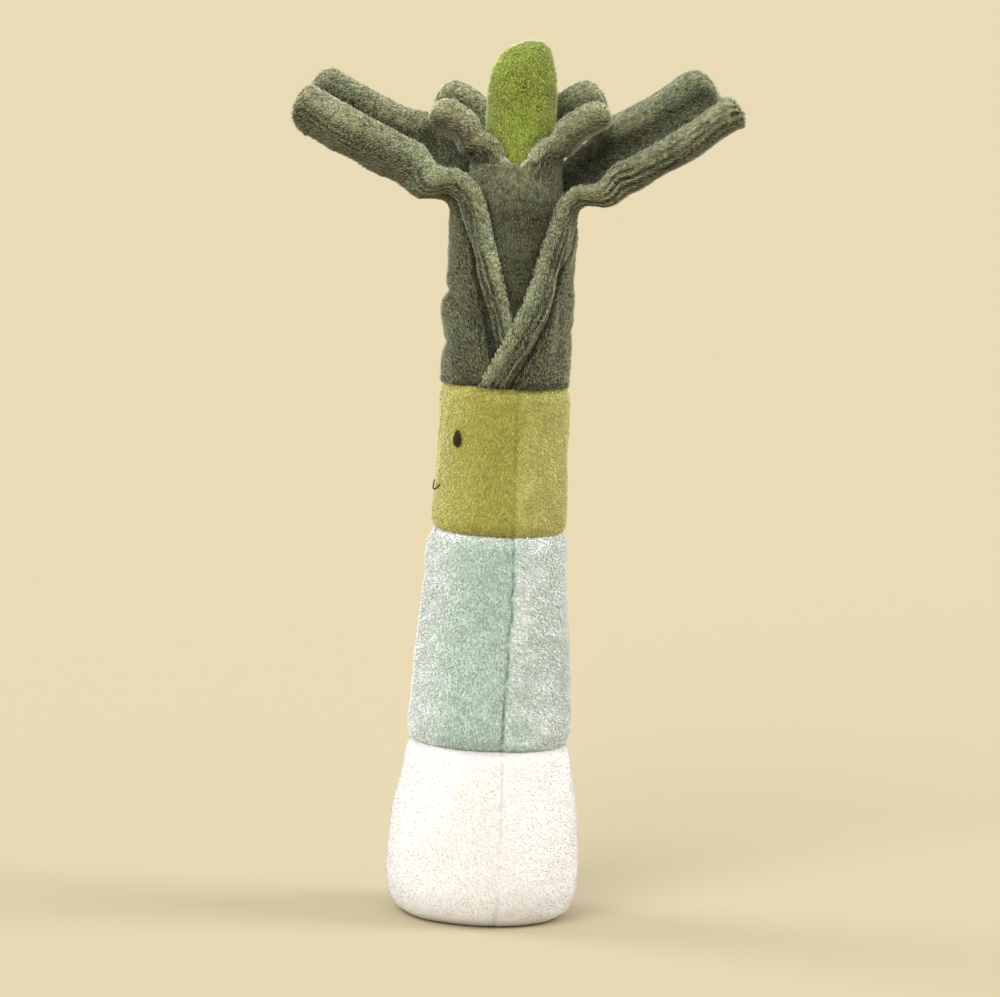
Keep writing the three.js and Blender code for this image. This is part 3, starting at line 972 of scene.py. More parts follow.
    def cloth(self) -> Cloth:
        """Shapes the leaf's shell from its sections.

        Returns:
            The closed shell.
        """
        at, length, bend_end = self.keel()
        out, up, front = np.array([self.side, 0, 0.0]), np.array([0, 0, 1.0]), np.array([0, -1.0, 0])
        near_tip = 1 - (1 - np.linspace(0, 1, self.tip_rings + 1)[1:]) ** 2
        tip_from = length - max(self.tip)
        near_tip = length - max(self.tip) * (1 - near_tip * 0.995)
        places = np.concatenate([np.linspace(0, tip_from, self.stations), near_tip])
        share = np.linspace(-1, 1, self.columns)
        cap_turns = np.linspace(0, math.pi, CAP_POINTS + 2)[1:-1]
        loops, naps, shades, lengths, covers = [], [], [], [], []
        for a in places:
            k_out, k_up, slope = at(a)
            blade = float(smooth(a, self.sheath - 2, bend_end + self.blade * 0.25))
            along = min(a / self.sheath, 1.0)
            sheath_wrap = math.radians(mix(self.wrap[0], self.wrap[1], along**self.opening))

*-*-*

> **What needs to be done**
Repeat the whole listing exactly, keeping every line intact.

> **Exercise response**
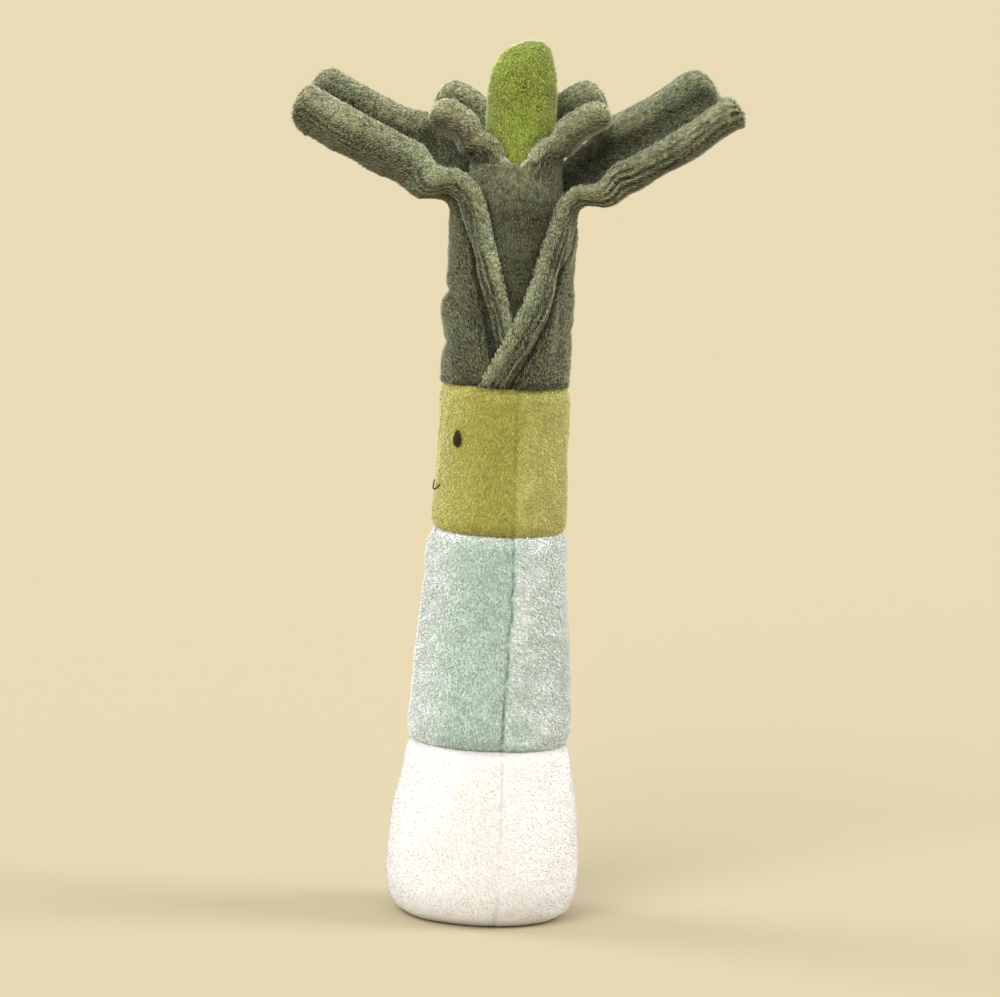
Keep writing the three.js and Blender code for this image. This is part 3, starting at line 972 of scene.py. More parts follow.
    def cloth(self) -> Cloth:
        """Shapes the leaf's shell from its sections.

        Returns:
            The closed shell.
        """
        at, length, bend_end = self.keel()
        out, up, front = np.array([self.side, 0, 0.0]), np.array([0, 0, 1.0]), np.array([0, -1.0, 0])
        near_tip = 1 - (1 - np.linspace(0, 1, self.tip_rings + 1)[1:]) ** 2
        tip_from = length - max(self.tip)
        near_tip = length - max(self.tip) * (1 - near_tip * 0.995)
        places = np.concatenate([np.linspace(0, tip_from, self.stations), near_tip])
        share = np.linspace(-1, 1, self.columns)
        cap_turns = np.linspace(0, math.pi, CAP_POINTS + 2)[1:-1]
        loops, naps, shades, lengths, covers = [], [], [], [], []
        for a in places:
            k_out, k_up, slope = at(a)
            blade = float(smooth(a, self.sheath - 2, bend_end + self.blade * 0.25))
            along = min(a / self.sheath, 1.0)
            sheath_wrap = math.radians(mix(self.wrap[0], self.wrap[1], along**self.opening))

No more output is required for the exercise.